Sharding Nedir?
Ethereum ağını ölçeklendirmek, tıkanıklıkla mücadele etmek ve ekosistemi daha ucuz ve daha hızlı hale getirmek için çok yönlü bir girişimdir.
Nihai vizyon, bağlı ağların ikinci bir katmanının, tipik olarak rollup’ların, kullanıcı işlemlerinin çoğunu işlemesi, temeldeki Ethereum blok zincirinin ise merkeziyetsiz bir güvenlik garantisi sağlaması ve tüm bunların her şeyin temelini oluşturmasıdır.
Rollup’lar, toplu işlemleri zincir dışı yürüterek ana ağın tıkanıklığını azaltır. Her bir partinin içeriği, Ethereum temel katmanına bildirilir ve böylece proof-of-stake güvenliğini devralırken, meydan okuma dönemleri veya zero-knowledge proof aracılığıyla geçerliliği kanıtlanır.
Rollup’ların artan kapasitesi, ana ağa göre daha düşük işlem ücretleri sunsa da, rollup verilerinin daha verimli entegrasyonu, performansın daha da artmasını sağlayabilir. Ethereum’un kitlesel olarak benimsenmesi için gereken verimi elde etmesi, ana ağdaki verileri işlemek için sharding olarak adlandırılan yeni bir yol gerektirir.
Büyük veritabanlarının işlenmesinde yaygın olarak kullanılan bir teknik, toplam iş yükünü bölmektir. Her biri toplam verilerin yalnızca bir kısmına erişimi olan birden çok parçadan oluşan bir ağ oluşturulur. Her parçanın yalnızca kendisi için mevcut olan verileri işlemesi gerekir ve bu da genel verimi önemli ölçüde artırır.
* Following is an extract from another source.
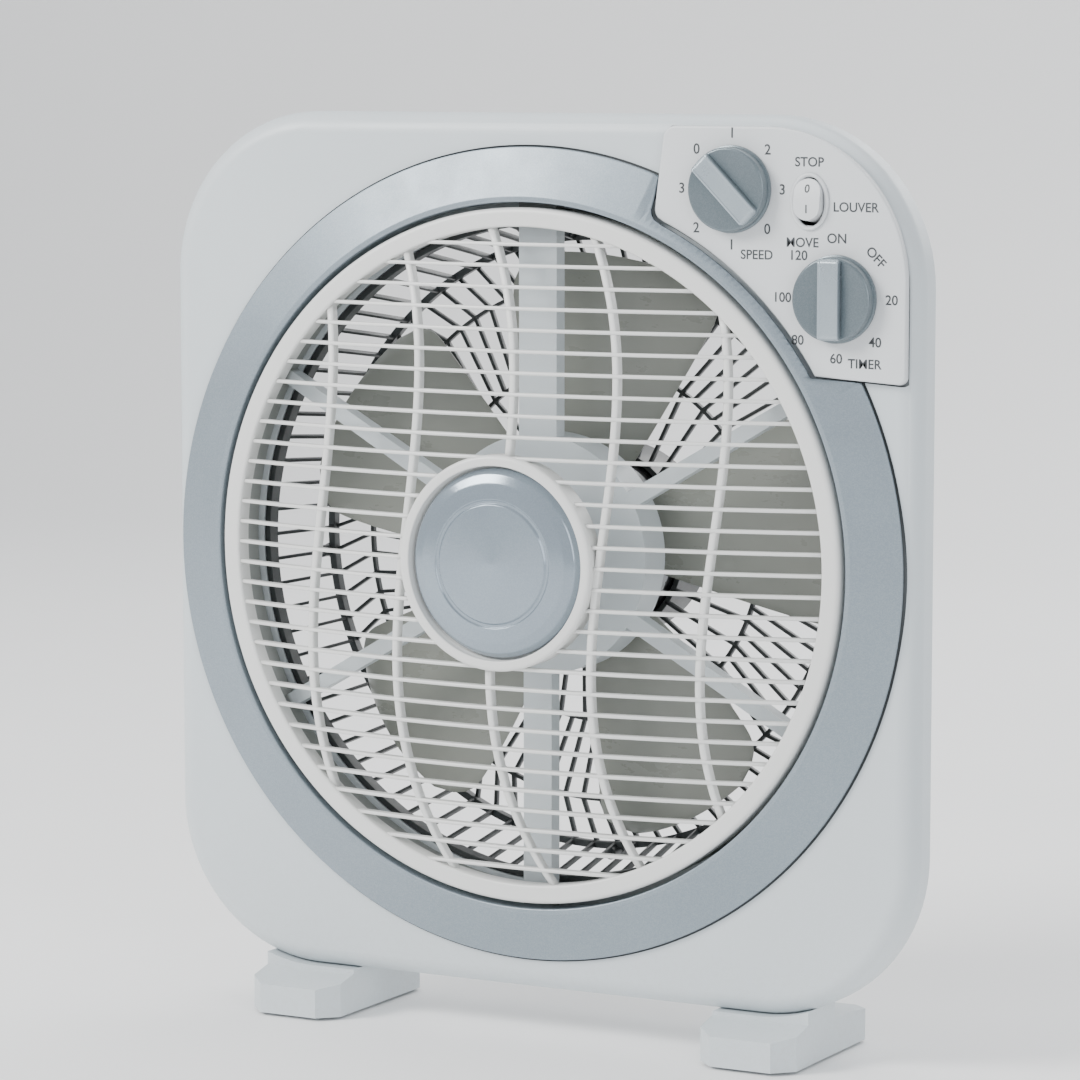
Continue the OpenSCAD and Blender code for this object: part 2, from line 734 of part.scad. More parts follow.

Ethereum üzerinde, doğrulayıcı node’ların düzenli bloklar içinde blob’lara kaydedilecek olan rollup verilerini okumasına gerek olmadığı bir sharding sürümü uygulanacak. Ancak, ağın güvenliğini korumak için çözümün güvene dayalı olmaması ve "parçalar" arasında doğrulamaya izin vermesi gerekir.
Ethereum'un güvenliği, binlerce bireysel doğrulayıcı arasındaki merkeziyetsizlikten kaynaklanmaktadır. Sharding, ağı etkili bir şekilde daha küçük birimlere bölse de, blobların rastgele örneklenmesi "veri kullanılabilirliğini" kontrol ederek ağ genelinde doğrulamaya izin verir ve genel güvenliği korur.
Sharding, ağa ekstra veri kapasitesi getirecek olsa da, EVM'nin kendisi, başka yollarla doğrulandığından, rollup gruplarıyla ilgili bilgiler içeren blob’ların içeriğini okumaz. İlk aşamada (proto-danksharding olarak bilinir) yalnızca veri kullanılabilirliğini artırmaya odaklanır, ancak gelecekte EVM'nin parçalı yürütmesini de içerecek şekilde ilerleyecektir.
Ölçeklenebilirlik avantajlarına ek olarak sharding, potansiyel doğrulayıcılar için ağa giriş engelini azaltacak ve tüm ağ genelinde katılımı (dolayısıyla güvenlik ve merkeziyetsizliği) artıracaktır.
Bunun alternatifi olan sürekli şişen bir küresel state, doğrulayıcıların bir node’u çalıştırmak için muazzam bir kapasiteye ihtiyaç duyması nedeniyle merkezileşme riskleri ortaya çıkaracaktır.